---------- Data excerpt ----------

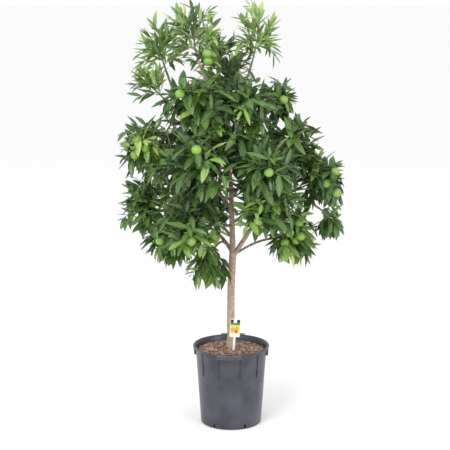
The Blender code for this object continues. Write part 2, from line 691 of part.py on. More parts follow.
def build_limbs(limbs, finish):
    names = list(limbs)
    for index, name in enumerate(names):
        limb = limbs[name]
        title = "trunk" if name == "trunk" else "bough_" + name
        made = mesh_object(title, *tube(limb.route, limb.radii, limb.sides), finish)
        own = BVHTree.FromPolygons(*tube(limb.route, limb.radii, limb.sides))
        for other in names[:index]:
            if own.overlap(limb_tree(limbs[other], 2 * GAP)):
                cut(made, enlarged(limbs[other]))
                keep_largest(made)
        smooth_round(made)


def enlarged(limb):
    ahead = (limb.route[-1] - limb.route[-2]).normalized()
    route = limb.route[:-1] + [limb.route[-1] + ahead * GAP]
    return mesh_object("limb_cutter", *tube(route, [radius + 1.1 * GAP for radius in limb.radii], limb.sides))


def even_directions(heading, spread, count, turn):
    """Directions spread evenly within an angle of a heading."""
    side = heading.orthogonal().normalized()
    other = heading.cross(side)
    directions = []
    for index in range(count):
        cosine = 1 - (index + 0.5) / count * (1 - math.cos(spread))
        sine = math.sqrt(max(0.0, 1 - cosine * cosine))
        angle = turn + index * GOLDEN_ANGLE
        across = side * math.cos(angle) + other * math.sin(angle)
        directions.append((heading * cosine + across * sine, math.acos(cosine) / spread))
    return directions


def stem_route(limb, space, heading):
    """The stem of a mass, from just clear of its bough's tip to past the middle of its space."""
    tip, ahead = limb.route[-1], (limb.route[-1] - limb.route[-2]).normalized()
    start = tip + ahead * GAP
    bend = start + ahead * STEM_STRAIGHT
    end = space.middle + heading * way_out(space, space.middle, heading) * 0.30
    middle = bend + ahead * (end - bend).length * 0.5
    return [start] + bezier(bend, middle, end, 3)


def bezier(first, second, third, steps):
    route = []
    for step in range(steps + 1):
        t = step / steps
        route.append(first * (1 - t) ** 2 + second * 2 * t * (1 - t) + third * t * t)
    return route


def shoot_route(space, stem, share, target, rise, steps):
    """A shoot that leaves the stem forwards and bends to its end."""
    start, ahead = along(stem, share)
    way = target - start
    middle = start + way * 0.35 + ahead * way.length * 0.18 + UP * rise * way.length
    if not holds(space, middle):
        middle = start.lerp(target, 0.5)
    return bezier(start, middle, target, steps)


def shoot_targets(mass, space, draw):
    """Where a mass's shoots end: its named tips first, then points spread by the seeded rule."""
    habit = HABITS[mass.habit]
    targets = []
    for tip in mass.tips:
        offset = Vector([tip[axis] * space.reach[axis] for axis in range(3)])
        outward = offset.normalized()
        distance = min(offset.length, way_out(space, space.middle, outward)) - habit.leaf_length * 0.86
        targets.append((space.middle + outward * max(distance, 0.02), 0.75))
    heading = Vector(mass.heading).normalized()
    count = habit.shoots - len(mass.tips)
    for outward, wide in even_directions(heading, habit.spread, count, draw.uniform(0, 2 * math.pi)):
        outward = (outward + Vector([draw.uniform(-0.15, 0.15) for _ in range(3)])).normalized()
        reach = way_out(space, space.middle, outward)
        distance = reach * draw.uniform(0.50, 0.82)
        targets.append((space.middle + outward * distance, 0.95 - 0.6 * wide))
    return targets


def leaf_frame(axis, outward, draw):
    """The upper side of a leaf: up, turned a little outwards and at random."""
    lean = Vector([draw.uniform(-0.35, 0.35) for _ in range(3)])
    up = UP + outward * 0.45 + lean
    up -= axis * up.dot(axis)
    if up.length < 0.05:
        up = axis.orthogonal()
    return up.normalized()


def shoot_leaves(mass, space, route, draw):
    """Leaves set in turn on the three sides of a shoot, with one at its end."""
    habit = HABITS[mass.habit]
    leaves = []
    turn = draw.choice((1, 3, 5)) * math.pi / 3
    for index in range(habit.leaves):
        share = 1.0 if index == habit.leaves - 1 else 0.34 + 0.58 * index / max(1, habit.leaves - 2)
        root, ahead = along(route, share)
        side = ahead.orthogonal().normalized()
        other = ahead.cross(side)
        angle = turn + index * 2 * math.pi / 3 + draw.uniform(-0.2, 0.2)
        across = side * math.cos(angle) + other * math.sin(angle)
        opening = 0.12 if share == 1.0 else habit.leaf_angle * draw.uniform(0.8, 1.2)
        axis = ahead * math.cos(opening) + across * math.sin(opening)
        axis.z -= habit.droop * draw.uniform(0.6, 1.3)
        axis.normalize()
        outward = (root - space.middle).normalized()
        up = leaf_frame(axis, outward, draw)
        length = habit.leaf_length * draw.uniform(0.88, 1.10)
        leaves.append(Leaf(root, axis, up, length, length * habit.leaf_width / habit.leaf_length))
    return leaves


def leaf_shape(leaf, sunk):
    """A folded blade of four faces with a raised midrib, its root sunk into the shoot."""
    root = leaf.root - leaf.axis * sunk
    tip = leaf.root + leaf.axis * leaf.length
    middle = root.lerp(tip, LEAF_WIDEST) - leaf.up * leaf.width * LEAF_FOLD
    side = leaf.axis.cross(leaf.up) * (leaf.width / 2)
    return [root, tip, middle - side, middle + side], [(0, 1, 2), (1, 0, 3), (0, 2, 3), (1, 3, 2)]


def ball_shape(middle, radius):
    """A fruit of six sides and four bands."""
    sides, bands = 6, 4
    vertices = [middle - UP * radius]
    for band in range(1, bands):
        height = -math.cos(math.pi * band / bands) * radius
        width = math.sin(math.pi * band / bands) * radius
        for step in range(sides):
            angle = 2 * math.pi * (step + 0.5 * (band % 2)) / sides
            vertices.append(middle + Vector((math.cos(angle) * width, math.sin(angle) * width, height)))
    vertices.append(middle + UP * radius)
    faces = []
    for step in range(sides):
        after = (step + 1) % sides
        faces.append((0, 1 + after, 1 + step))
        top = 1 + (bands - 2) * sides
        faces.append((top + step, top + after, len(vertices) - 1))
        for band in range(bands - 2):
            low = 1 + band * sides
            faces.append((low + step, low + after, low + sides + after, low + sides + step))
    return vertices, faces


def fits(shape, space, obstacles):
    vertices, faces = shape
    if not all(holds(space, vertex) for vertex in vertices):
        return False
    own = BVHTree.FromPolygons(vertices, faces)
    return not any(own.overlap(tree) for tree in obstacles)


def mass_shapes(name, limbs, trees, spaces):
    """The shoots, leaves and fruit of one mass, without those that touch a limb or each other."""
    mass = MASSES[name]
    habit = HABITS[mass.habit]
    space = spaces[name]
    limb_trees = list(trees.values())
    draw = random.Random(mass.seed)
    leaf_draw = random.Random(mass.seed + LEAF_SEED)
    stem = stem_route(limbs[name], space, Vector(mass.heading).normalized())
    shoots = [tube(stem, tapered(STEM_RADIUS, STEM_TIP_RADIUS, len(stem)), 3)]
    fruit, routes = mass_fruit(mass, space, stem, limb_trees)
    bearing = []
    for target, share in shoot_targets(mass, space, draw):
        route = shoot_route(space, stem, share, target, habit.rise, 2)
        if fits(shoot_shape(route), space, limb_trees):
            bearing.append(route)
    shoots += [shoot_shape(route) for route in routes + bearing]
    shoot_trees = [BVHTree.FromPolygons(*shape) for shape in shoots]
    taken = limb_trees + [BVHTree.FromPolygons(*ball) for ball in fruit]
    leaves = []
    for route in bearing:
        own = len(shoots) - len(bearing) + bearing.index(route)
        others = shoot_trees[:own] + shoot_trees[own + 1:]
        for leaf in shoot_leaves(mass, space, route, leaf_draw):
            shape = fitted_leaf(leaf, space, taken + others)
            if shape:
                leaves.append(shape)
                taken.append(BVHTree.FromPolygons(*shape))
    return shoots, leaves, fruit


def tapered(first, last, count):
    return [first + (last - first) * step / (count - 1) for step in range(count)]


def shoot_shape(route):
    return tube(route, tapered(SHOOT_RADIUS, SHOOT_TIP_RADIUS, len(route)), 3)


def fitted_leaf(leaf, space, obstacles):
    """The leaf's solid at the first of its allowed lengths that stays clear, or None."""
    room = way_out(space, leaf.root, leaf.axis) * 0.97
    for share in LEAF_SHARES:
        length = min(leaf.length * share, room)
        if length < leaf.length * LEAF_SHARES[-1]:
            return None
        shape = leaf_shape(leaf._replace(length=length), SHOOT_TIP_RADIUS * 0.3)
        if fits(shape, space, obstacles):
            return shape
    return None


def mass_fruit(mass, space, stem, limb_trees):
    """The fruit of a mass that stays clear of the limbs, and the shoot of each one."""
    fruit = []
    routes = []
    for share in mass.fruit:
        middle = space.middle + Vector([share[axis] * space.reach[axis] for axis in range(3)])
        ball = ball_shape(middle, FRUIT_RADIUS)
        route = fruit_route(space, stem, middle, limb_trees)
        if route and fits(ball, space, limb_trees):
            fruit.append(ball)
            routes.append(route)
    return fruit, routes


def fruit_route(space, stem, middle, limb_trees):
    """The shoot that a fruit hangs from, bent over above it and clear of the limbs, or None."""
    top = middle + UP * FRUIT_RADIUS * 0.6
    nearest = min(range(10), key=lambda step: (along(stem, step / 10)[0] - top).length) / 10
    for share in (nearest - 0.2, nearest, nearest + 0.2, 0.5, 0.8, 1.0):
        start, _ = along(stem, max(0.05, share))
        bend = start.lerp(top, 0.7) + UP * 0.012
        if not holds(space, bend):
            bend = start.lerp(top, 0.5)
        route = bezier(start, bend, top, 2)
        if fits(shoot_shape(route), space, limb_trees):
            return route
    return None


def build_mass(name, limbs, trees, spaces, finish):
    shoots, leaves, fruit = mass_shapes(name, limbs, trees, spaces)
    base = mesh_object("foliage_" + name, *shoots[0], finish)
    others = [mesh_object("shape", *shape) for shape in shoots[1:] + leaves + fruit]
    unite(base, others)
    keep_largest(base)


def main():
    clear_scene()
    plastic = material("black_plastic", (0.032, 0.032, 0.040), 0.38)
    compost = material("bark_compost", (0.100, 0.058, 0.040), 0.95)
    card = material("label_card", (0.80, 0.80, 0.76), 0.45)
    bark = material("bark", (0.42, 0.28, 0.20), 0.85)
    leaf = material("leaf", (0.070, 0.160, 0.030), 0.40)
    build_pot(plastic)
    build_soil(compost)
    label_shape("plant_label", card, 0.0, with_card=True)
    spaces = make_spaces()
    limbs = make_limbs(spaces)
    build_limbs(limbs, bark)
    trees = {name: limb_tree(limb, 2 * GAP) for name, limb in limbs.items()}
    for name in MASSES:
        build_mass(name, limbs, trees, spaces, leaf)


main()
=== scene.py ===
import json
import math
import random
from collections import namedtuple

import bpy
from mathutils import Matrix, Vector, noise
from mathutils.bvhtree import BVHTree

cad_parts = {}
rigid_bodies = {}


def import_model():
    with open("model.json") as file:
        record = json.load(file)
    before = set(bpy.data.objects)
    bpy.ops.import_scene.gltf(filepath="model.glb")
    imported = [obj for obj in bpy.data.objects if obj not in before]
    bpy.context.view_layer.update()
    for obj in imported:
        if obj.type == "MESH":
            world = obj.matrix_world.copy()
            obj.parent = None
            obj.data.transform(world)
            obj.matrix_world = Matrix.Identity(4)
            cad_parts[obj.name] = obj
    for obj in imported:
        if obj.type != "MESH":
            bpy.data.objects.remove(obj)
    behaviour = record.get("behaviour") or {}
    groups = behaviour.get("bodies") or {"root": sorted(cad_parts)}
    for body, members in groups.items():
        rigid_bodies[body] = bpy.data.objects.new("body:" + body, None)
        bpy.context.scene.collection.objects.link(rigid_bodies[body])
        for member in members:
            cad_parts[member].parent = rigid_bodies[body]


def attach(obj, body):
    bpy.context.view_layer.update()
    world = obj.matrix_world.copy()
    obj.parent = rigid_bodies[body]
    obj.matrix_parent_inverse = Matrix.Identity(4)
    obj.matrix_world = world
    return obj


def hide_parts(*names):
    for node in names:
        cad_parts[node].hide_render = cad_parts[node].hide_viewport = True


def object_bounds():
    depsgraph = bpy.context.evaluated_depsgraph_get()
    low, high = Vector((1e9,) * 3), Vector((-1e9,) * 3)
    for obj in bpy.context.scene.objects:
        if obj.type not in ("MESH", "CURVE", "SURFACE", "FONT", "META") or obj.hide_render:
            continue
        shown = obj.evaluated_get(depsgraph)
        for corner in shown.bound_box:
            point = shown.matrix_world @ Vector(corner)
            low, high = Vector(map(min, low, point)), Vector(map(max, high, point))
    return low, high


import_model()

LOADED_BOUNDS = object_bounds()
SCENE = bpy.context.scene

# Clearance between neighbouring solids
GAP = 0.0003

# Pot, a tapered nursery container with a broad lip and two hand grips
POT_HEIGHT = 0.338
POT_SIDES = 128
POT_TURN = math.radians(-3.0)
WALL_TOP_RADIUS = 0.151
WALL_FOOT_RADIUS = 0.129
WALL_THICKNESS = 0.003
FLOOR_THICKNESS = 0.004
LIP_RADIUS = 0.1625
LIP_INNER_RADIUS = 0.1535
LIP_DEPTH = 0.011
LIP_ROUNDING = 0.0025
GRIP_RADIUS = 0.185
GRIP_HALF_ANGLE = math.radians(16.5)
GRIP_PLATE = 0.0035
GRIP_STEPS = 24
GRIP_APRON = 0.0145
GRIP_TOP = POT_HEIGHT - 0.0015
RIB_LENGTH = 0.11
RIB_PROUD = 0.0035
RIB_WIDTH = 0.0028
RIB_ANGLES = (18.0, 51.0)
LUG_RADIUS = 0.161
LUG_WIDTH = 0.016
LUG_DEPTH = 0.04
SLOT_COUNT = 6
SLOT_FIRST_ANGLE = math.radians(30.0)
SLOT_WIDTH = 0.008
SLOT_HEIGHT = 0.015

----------

Quote the listing above, but only from the line that shows "limb_tree(limb, 2 *" through the line that shows "depsgraph = bpy.context.evaluated_depsgraph_get()".

    trees = {name: limb_tree(limb, 2 * GAP) for name, limb in limbs.items()}
    for name in MASSES:
        build_mass(name, limbs, trees, spaces, leaf)


main()
=== scene.py ===
import json
import math
import random
from collections import namedtuple

import bpy
from mathutils import Matrix, Vector, noise
from mathutils.bvhtree import BVHTree

cad_parts = {}
rigid_bodies = {}


def import_model():
    with open("model.json") as file:
        record = json.load(file)
    before = set(bpy.data.objects)
    bpy.ops.import_scene.gltf(filepath="model.glb")
    imported = [obj for obj in bpy.data.objects if obj not in before]
    bpy.context.view_layer.update()
    for obj in imported:
        if obj.type == "MESH":
            world = obj.matrix_world.copy()
            obj.parent = None
            obj.data.transform(world)
            obj.matrix_world = Matrix.Identity(4)
            cad_parts[obj.name] = obj
    for obj in imported:
        if obj.type != "MESH":
            bpy.data.objects.remove(obj)
    behaviour = record.get("behaviour") or {}
    groups = behaviour.get("bodies") or {"root": sorted(cad_parts)}
    for body, members in groups.items():
        rigid_bodies[body] = bpy.data.objects.new("body:" + body, None)
        bpy.context.scene.collection.objects.link(rigid_bodies[body])
        for member in members:
            cad_parts[member].parent = rigid_bodies[body]


def attach(obj, body):
    bpy.context.view_layer.update()
    world = obj.matrix_world.copy()
    obj.parent = rigid_bodies[body]
    obj.matrix_parent_inverse = Matrix.Identity(4)
    obj.matrix_world = world
    return obj


def hide_parts(*names):
    for node in names:
        cad_parts[node].hide_render = cad_parts[node].hide_viewport = True


def object_bounds():
    depsgraph = bpy.context.evaluated_depsgraph_get()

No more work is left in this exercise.